During my placement this past August, I met a guy who was a teacher at the school where I was placed. He seemed nice, apparently loved the kids as much as I did, and coached football at the high school so we always had something to talk about. We didn’t become involved until after my placement finished because I didn’t want to be perceived as unprofessional.
Things started off great. He was easy to talk to, he was nice, he wasn’t afraid to act like he was interested in me, and everything was easy. Unfortunately, things disintegrated faster than I could get a grip on. Perhaps I excused behavior that shouldn’t have been excused, but I had just become so accustomed to accepting it. No, I shouldn’t have accepted the way he spoke to me when he was angry at me or the way he accused me of talking to my ex behind his back (the irony of which I was about to find out). I shouldn’t have accepted how he never apologized when he was in the wrong, or how he would disappear for days at a time.
It was always my fault. I wasn’t understanding, I was making him pick between me and football (anyone who knows me knows I would NEVER do that), and I was being high-maintenance. He did nothing wrong. I did everything wrong. We ended the relationship. But he kept coming back.
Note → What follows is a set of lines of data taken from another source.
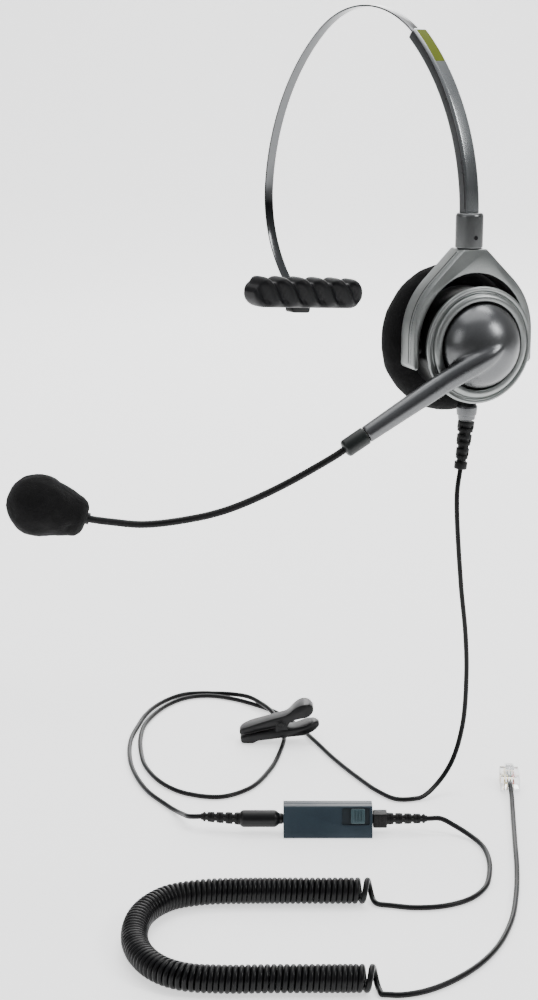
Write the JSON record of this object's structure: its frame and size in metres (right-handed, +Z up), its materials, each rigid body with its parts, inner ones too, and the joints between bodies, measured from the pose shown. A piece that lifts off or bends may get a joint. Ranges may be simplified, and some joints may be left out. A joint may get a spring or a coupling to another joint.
{
  "type": "office headset",
  "caption": "Single-ear office headset with a sprung band, forked ear cup, gooseneck microphone boom, and a lead with clip, in-line control box, curly cord and modular plug.",
  "frame": {"origin": "middle of the headband's crown, on its underside, where it rests on the head", "axes": "+Z up, the wearer faces -Y, +X towards the ear cup"},
  "size_m": [0.2796, 0.2272, 0.3104],
  "materials": {
    "satin_silver": "satin, fine grain",
    "gunmetal": "satin, darker",
    "polished_steel": "polished",
    "steel": "brushed",
    "brass": "plated, bright",
    "lime_label": "satin",
    "black_plastic": "satin, moulded",
    "black_rubber": "matt",
    "black_foam": "open-cell foam",
    "cord_black": "smooth, slightly glossy",
    "slate_plastic": "satin, moulded",
    "teal_plastic": "satin, moulded",
    "green_board": "coated",
    "clear_plastic": "clear, polished"
  },
  "bodies": {
    "ear_cup": {"cup_housing": "black_plastic", "bezel_ring": "satin_silver", "cushion_plate": "black_plastic", "ear_cushion": "black_foam", "speaker_frame": "black_plastic", "speaker_magnet": "steel", "speaker_diaphragm": "clear_plastic", "hub_axle": "steel", "hub_washer": "clear_plastic", "hub_nut": "steel", "pivot_pin_front": "steel", "pivot_pin_rear": "steel", "cable_gland": "satin_silver", "strain_relief": "black_rubber", "headset_cord": "cord_black", "clip_lower_arm": "black_plastic", "clip_pin": "steel", "clip_spring": "steel", "plug_strain_relief": "black_rubber", "plug_body": "black_plastic"},
    "yoke_fork": {"yoke": "satin_silver", "swivel_stem": "steel"},
    "headband": {"headband_sleeve": "satin_silver", "colour_label": "lime_label", "collar": "satin_silver", "collar_screw": "black_plastic"},
    "band": {"headband_spring": "polished_steel", "band_stop": "brass"},
    "temple_pad": {"temple_pad_core": "black_plastic", "temple_pad_grip": "black_rubber", "temple_pad_pin": "steel"},
    "boom": {"hub_dome": "gunmetal", "boom_tube": "satin_silver", "boom_end_sleeve": "black_plastic", "gooseneck_base": "black_rubber"},
    "microphone": {"gooseneck_tip": "black_rubber", "mic_windscreen": "black_foam", "mic_housing": "black_plastic", "mic_element": "steel"},
    "clip_jaw": {"clip_upper_arm": "black_plastic"},
    "control_box": {"box_front_shell": "slate_plastic", "box_rear_shell": "slate_plastic", "box_socket": "brass", "box_board": "green_board", "box_screw": "steel", "box_strain_relief": "black_rubber", "box_cord": "cord_black", "curly_cord": "cord_black", "lead_cord": "cord_black", "rj9_body": "clear_plastic", "rj9_contact_1": "brass", "rj9_contact_2": "brass", "rj9_contact_3": "brass", "rj9_contact_4": "brass"},
    "mute_switch": {"switch_slider": "teal_plastic"},
    "latch": {"rj9_latch": "clear_plastic"}
  },
  "joints": [
    {"name": "cup_tilt", "type": "hinge", "parent": "ear_cup", "child": "yoke_fork", "pos_m": [0.06304, 0.00036, -0.1265], "axis": [0.2402, 0.9707, 0], "range_deg": [-5, 6]},
    {"name": "swivel", "type": "hinge", "parent": "yoke_fork", "child": "headband", "pos_m": [0.0634, 0, -0.09], "axis": [0, 0, 1], "range_deg": [-35, 35]},
    {"name": "size_adjust", "type": "hinge", "parent": "headband", "child": "band", "pos_m": [-0.02526, 0, -0.07842], "axis": [0, -1, 0], "range_deg": [-1.5, 14]},
    {"name": "temple_pad_tilt", "type": "hinge", "parent": "band", "child": "temple_pad", "pos_m": [-0.04432, 0, -0.11947], "axis": [0, 0.9954, -0.0958], "range_deg": [-15, 15]},
    {"name": "boom_turn", "type": "hinge", "parent": "ear_cup", "child": "boom", "pos_m": [0.0645, 0, -0.1265], "axis": [0.9707, -0.2402, 0], "range_deg": [-85, 34]},
    {"name": "gooseneck_flex", "type": "hinge", "parent": "boom", "child": "microphone", "pos_m": [0.041, -0.0998, -0.1832], "axis": [0, 0, 1], "range_deg": [-20, 20]},
    {"name": "clip_open", "type": "hinge", "parent": "ear_cup", "child": "clip_jaw", "pos_m": [-0.01849, -0.02715, -0.30067], "axis": [-0.7965, 0.6046, 0], "range_deg": [0, 12], "stiffness_Nm_per_rad": 0.02, "springref_deg": -20.05},
    {"name": "plug_pull", "type": "slide", "parent": "ear_cup", "child": "control_box", "axis": [0.6046, 0.7965, 0], "range_m": [0, 0.013]},
    {"name": "mute_slide", "type": "slide", "parent": "control_box", "child": "mute_switch", "axis": [0.6046, 0.7965, 0], "range_m": [-0.003, 0]},
    {"name": "latch_press", "type": "hinge", "parent": "control_box", "child": "latch", "pos_m": [0.07341, 0.02034, -0.3028], "axis": [0.6494, 0.7604, 0], "range_deg": [0, 10], "stiffness_Nm_per_rad": 0.002}
  ]
}
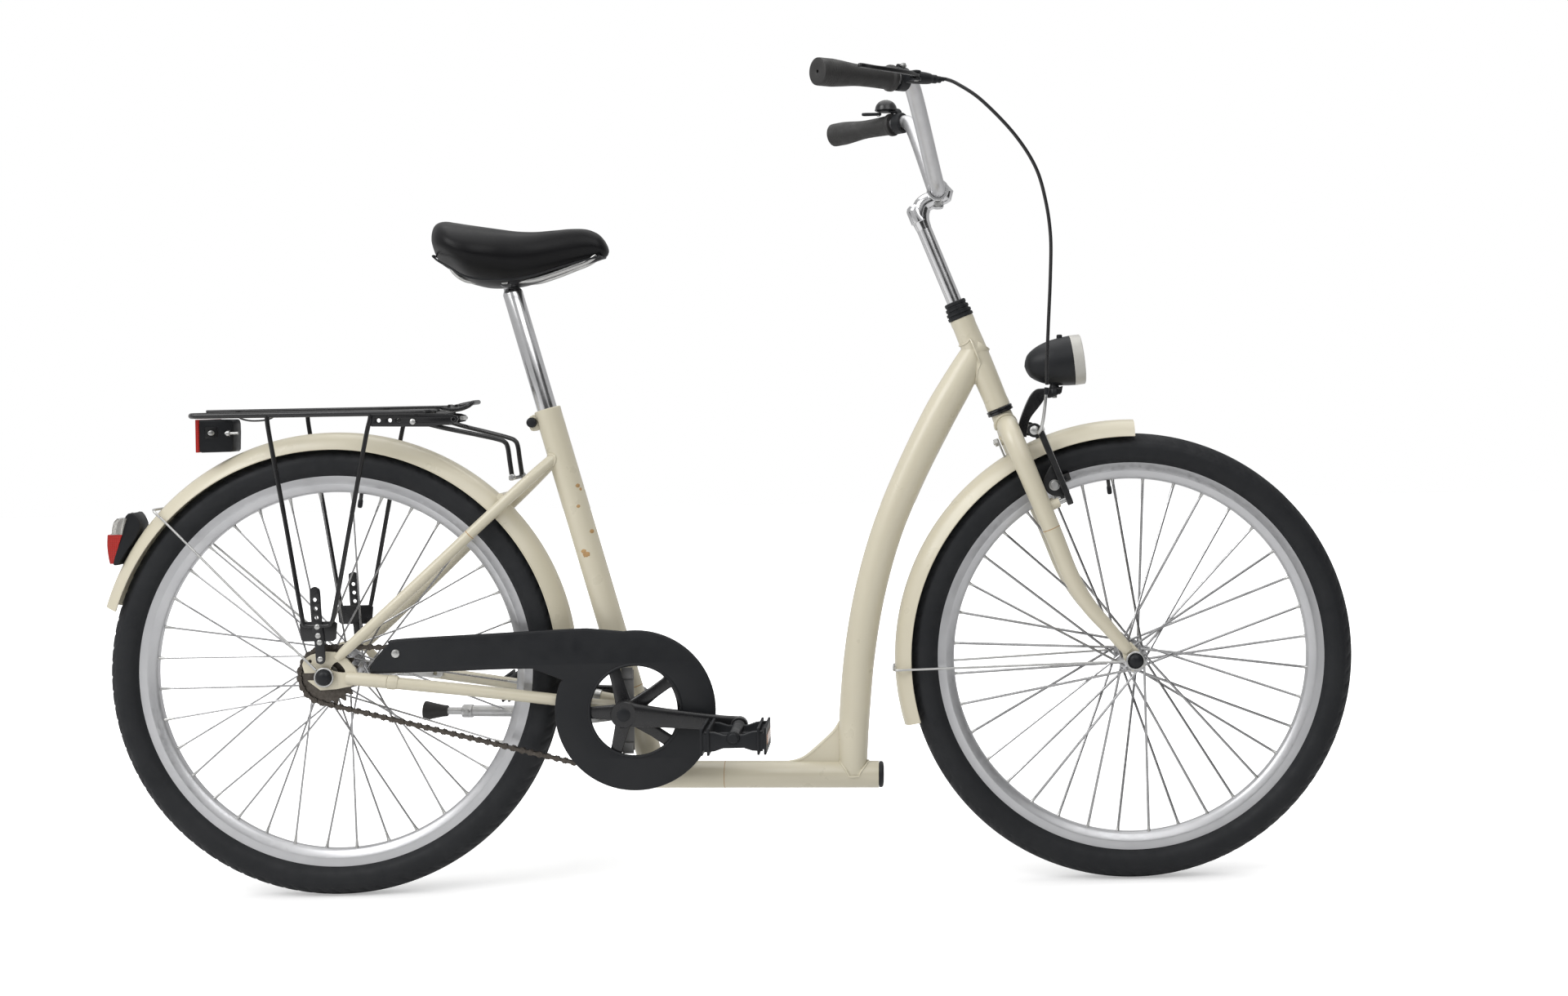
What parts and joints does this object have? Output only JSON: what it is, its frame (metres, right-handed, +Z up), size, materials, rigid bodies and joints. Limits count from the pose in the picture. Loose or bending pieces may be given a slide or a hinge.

His “ex-girlfriend” and I figured out that he was seeing us both at the same time. I found this girl and told her what I knew. We both stopped seeing him and we became friends. One night she and I went out to dinner. He was there. After about 20 minutes, he left, and I thought we were in the clear. I was wrong.
He had been sending his ex-girlfriend threatening texts as we were sitting at the bar together and they began to escalate. He started threatening that he had made a copy of her key and he planned on using it to break into her apartment. I decided to stay with her at her apartment just in case. I thought I was being paranoid.
I heard an aggressive pounding on the door. I ran to the door and looked through the peephole. It was him. I whipped around and stood with my back against the door and my hands on the doorknob behind my back, my body lurching forward from the impact with every bang as he continued to pound on the door. For a second, the banging stopped, and my entire body tensed up and I squeezed my eyes shut.
Then, to my left, I heard him fidgeting with the windows that were thankfully locked. We screamed for him to leave but he wouldn’t. She asked to open the door to tell him to leave in person. After repeatedly saying no, I relented, but I took my phone out to be ready to call 911 if something happened. She stepped out onto the landing and kept telling him that he needed to leave. I stood in the doorway.
His speech was slurred, and he wasn’t making sense; he wasn’t even forming complete sentences. He was in her face, yelling at her, and my internal alarm went off. I told him “You need to leave NOW” and put out my arm to stiff-arm him if he tried to get in the apartment. He snapped.
I had been standing in the doorway to prevent him from rushing into the apartment, trying to make my 5’9” frame as big as possible compared to his 6’1”. As soon as he heard my voice, he mumbled “your dumb bitch,” pushed past the other girl, and grabbed me. To be more specific, he grabbed me by my throat. He pulled me out of the doorway and pushed me backward with his hand around my neck until my body was hanging over the second story railing. He was trying to throw me off a second story balcony by my throat.
I couldn’t breathe; I frantically tried to remember what was below me, what I would land on if he was successful, and was fairly sure that it was gravel and an assortment of rocks. I felt the railing start to give away against my left hip thinking that we were both going to go over if it snapped.
Then what would he do? Run away? Keep after me? Finally, the only thing I could think was, “I can’t breathe, I can’t breathe, but if I don’t get my body back on the other side of this railing, I’m going to die.” That thought is what I remember most clearly out of everything that happened that night. His ex pulled him off of me. I don’t know how, but she did. He ran past us into the apartment, still obviously intoxicated.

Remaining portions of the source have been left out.